[Start of RECORDS SUPPLIED]

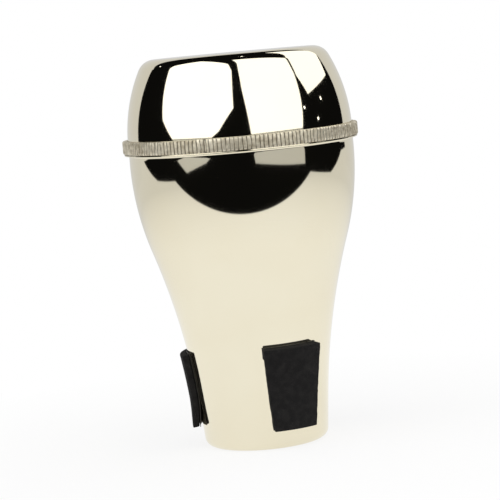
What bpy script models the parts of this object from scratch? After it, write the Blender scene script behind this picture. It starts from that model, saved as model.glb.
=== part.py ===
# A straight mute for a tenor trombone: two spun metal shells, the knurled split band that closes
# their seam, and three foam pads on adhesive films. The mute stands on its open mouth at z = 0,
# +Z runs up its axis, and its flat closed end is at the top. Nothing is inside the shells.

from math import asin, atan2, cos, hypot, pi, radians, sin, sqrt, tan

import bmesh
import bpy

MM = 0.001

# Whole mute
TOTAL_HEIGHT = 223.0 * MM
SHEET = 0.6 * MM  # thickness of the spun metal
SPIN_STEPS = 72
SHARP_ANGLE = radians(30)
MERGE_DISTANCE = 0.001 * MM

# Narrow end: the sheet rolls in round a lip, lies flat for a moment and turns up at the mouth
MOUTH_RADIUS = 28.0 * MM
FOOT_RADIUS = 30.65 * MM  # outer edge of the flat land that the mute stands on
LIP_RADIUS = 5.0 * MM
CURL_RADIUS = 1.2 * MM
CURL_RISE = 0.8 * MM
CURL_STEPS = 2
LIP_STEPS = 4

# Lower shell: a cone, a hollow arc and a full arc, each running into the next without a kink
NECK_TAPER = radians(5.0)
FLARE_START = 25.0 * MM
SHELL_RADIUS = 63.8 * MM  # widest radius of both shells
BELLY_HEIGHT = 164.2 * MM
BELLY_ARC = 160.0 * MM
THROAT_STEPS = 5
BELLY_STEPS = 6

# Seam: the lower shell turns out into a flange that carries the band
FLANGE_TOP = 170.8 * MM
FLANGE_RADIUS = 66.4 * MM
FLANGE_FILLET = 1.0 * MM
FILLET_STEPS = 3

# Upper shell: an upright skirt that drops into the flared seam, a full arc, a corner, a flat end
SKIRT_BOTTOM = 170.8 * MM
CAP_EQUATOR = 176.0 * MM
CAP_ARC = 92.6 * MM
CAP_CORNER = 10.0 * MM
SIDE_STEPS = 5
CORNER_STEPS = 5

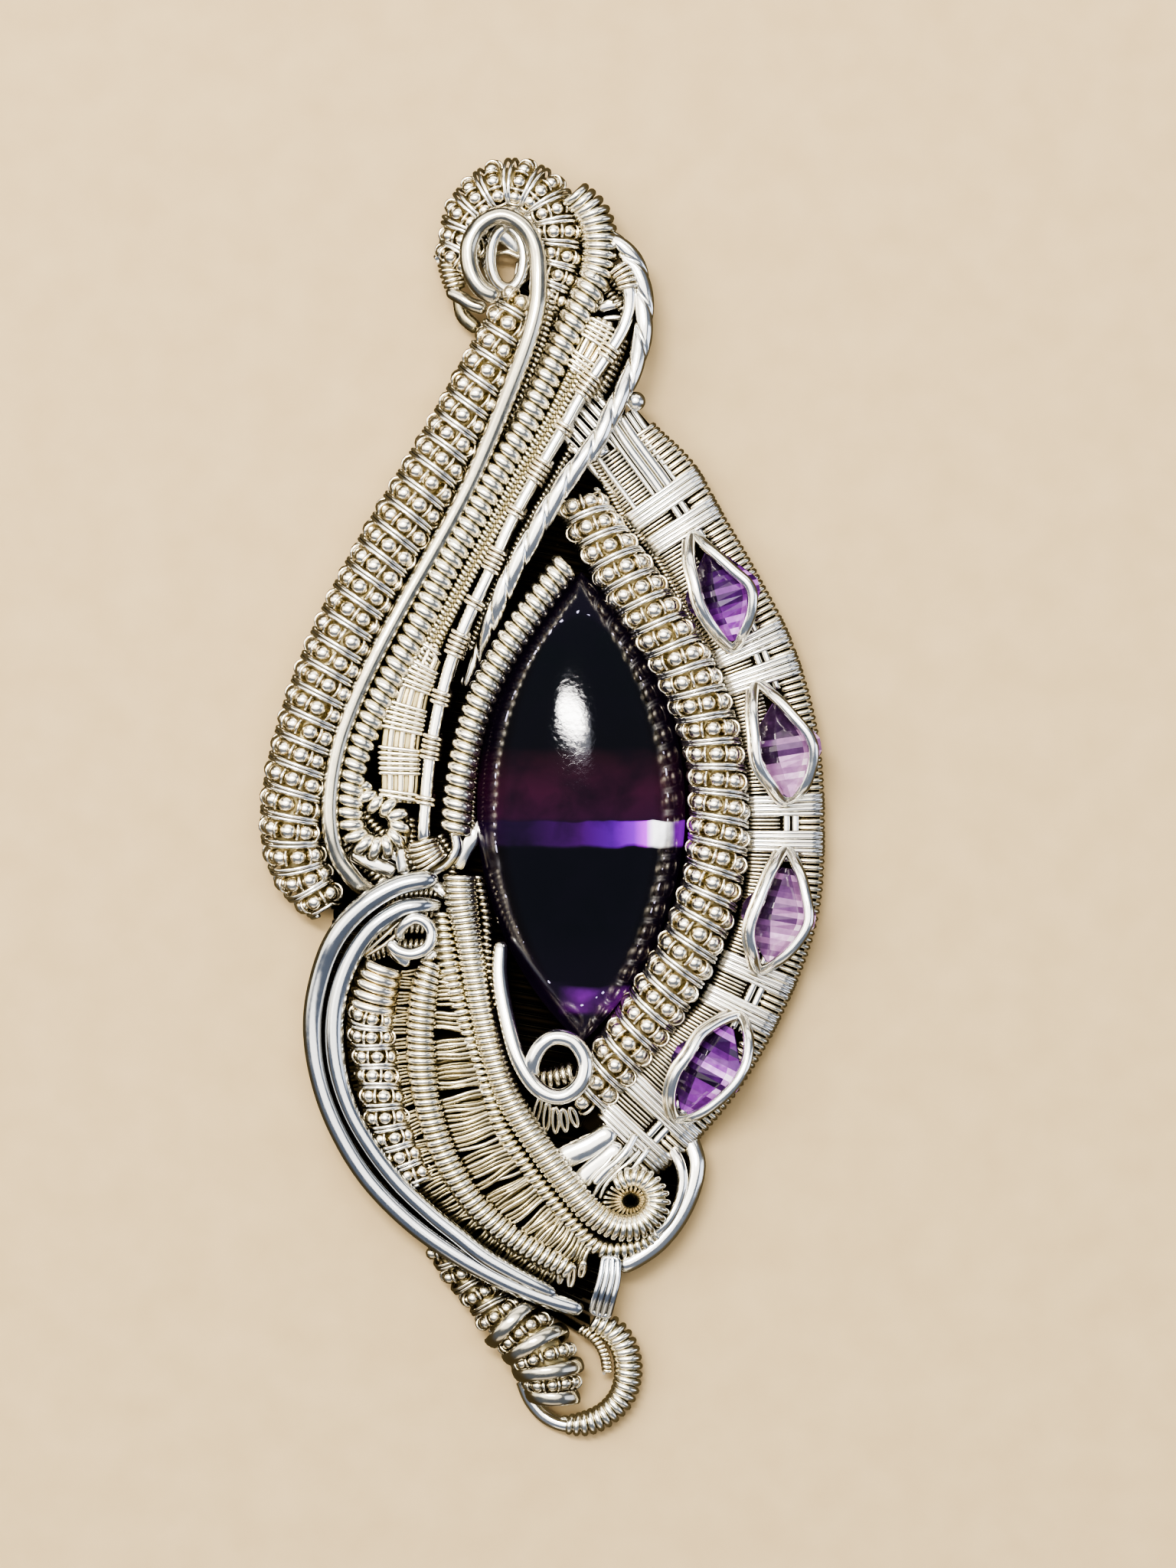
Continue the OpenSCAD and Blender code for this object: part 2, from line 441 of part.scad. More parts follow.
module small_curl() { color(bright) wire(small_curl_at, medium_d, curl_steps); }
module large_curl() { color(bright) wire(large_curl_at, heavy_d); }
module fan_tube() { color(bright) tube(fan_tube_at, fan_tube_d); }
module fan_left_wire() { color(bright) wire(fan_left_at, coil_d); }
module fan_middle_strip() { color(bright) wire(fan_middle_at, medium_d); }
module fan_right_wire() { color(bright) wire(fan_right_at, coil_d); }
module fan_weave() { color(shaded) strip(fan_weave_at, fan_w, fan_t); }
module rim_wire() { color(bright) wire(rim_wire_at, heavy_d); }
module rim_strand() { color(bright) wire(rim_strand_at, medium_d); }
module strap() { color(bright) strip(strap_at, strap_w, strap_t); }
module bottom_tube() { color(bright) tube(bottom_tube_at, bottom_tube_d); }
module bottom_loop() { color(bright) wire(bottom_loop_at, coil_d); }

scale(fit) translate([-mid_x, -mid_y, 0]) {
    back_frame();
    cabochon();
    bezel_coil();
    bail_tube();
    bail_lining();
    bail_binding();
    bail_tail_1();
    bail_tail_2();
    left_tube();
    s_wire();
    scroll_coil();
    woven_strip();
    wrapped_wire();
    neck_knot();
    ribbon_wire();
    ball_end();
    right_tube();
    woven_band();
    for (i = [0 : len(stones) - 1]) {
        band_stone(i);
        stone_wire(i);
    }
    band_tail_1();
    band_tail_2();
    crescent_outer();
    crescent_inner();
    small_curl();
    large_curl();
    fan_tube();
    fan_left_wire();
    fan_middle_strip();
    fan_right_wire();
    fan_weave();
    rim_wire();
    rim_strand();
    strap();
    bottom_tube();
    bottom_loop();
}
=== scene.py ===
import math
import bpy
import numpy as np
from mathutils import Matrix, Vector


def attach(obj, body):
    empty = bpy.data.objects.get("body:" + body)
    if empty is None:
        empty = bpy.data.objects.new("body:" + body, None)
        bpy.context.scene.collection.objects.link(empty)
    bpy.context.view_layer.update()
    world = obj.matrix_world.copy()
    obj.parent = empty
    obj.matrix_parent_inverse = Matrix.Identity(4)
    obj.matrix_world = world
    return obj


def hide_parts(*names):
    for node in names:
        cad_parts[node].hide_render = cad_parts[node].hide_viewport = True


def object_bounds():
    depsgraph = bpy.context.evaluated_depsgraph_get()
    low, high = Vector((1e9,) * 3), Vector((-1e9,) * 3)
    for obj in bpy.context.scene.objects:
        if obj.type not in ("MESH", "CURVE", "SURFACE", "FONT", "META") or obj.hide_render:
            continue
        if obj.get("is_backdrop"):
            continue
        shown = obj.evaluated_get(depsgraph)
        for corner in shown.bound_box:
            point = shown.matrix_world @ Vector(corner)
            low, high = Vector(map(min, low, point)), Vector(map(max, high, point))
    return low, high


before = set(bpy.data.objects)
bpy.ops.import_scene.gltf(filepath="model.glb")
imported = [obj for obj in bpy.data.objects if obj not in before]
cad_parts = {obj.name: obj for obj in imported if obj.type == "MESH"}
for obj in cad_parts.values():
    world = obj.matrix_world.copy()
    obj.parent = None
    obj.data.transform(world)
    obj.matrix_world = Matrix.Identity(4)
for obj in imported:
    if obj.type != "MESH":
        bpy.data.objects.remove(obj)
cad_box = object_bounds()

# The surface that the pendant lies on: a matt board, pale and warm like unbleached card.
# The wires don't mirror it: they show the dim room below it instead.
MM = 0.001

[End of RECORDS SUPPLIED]
[Start of RECORDS SUPPLIED]

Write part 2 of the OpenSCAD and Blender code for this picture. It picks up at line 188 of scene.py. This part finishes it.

[End of RECORDS SUPPLIED]

*WHAT NEEDS TO BE DONE*.
Gather all lines where the word "Vector" appears.

*RESULT BELOW*.
from mathutils import Matrix, Vector
    low, high = Vector((1e9,) * 3), Vector((-1e9,) * 3)
            point = shown.matrix_world @ Vector(corner)
            low, high = Vector(map(min, low, point)), Vector(map(max, high, point))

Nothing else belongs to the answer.